Die winterliche Landschaft, das Gegenlicht, die bizarren Eiskristalle, der Fluss und die Kirche als „Ortsangabe“ sollten also die Bestandteile dieser Fotografie werden. Doch wie belichtet man ein solches Bild im Gegenlicht? Mit der üblichen Belichtungsmethode wir das Bild zu dunkel, da die Messmethoden der Kamera die Helligkeit der Sonnen überbetont und es daher zu einer Unterbelichtung kommt. In einer solchen Situation gibt es eigentlich drei Möglichkeiten:

  1. Die erste Möglichkeit könnte man mit „RAW-macht’s-möglich“ beschreiben. Man läßt die richtige Belichtung einfach außer Acht, fotografiert im RAW-Format und vertraut darauf, dass man im Rahmen der Bildbearbeitung  am Rechner die richtige Belichtung auswählen kann. Beim Dynamikumfang der Sensoren aktueller Kameramodelle lassen sich auf diese Weise sehr ordentliche Bildergebnisse erzielen. Ein Nebeneffekt ist sicherlich, dass die Lichter nicht „ausfressen“. Allerdings entsteht beim Aufhellen von unterbelichteten Bildpartien tendenziell Bildrauschen. Das anschließende Entrauschen geht wiederum zu Lasten der Bilddetails.
  2. Die zweite Möglichkeit ist eigentlich der Königsweg. Man nimmt seinen alten Handbelichtungsmesser, schiebt den Diffusor vor die Photozelle und macht eine Lichtmessung. Hierbei wird das vorhandene Licht an dem gewünschten Punkt exakt gemessen. Die Werte werden dann manuell an der Kamera eingestellt und fertig. Diese Belichtungsmethode führt immer noch zu den besten Ergebnissen. Allerdings hat dieses Vorgehen auch einen kleinen Nachteil. Die Notwendigkeit so vorzugehen ist meines Erachtens nur in vergleichsweise wenig Situationen erforderlich. Oft reicht die interne Belichtungsmessung der Kamera aus. Nachteilig ist jedoch, dass man noch ein weiteres Gerät in der Tasche mit sich führen muss.

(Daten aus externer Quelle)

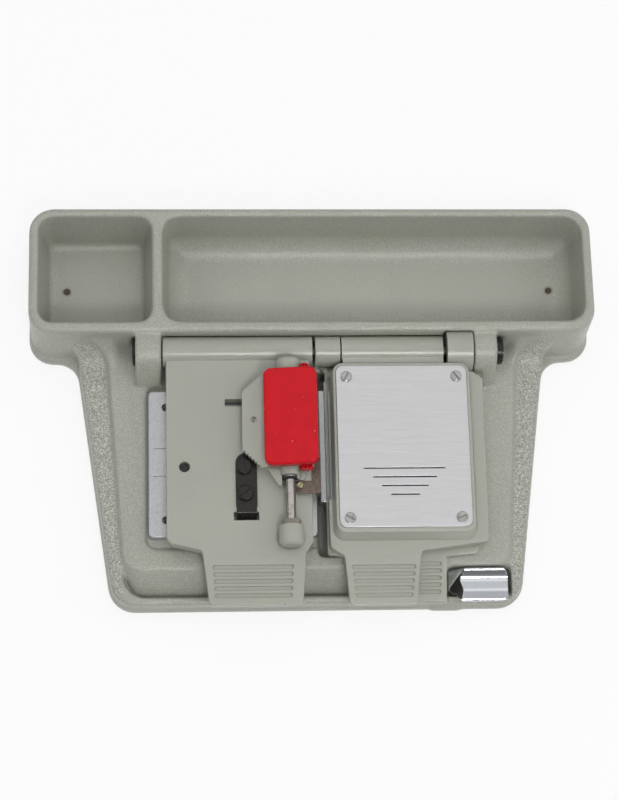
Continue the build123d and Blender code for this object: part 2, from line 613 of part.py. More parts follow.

  3. Die dritte Möglichkeit besteht darin, eine Objektmessung auf der Graukarte durchzuführen. Dazu hält man eine mitgeführte Graukarte in die Lichtsituation und misst das reflektierende Licht. Die Belichtungsmesser nehmen an und sind darauf eingestellt, dass jedes Objekt 18% des einfallenden Lichts reflektiert. Wenn man nun eine „neutrale Graukarte“ im Licht misst, erhält man den Wert, der in der Lichtsituation sowohl mit als auch gegen das Licht die richtigen Belichtungswerte angibt. Die Werte werden manuell an der Kamera eingestellt und so lange sich das Licht nicht ändert, kann man fröhlich fotografieren und erhält bestens belichtete Fotos. Diese Methode wird von mir bevorzugt, denn ich mag es, das fertige Motiv möglichst realistisch schon vor Ort vor mit zu sehen. Außerdem erspare ich mir auf diese Weise später unnötige Zeit am Rechner – Zeit, die ich lieber draußen verbringe. Nun könnten Sie einwenden, dass ich auch bei diesem Vorgehen ein zusätzliches Objekt, nämlich die Graukarte, mit mir führen muss. Das ist grundsätzlich richtig, doch hier kommt mein Fotorucksack ins Spiel. Ich nutze seit Jahren den extrem praktischen und unverwüstlichen Fotorucksack der Firma König. Mit einem Augenzwinkern könnte man auch sagen, der „Kleiderschrank unter den Rücksäcken“. Mein Rucksack kommt in einem „zarten Mausgrau“ daher, also eben der Farbe, die für die Graukarte erforderlich ist. Vor Ort im Gelände lege ich den Rucksack ins Licht, messe die Werte und beginne unbeschwerte mit der Arbeit. Ein Rücksack mit integrierter Graukarte!

Doch wie man letztlich vorgeht, entscheidet sicherlich zu einem großen Teil auch das persönliche Empfinden. Am Ende entscheidet der sichere Weg zum guten Bild.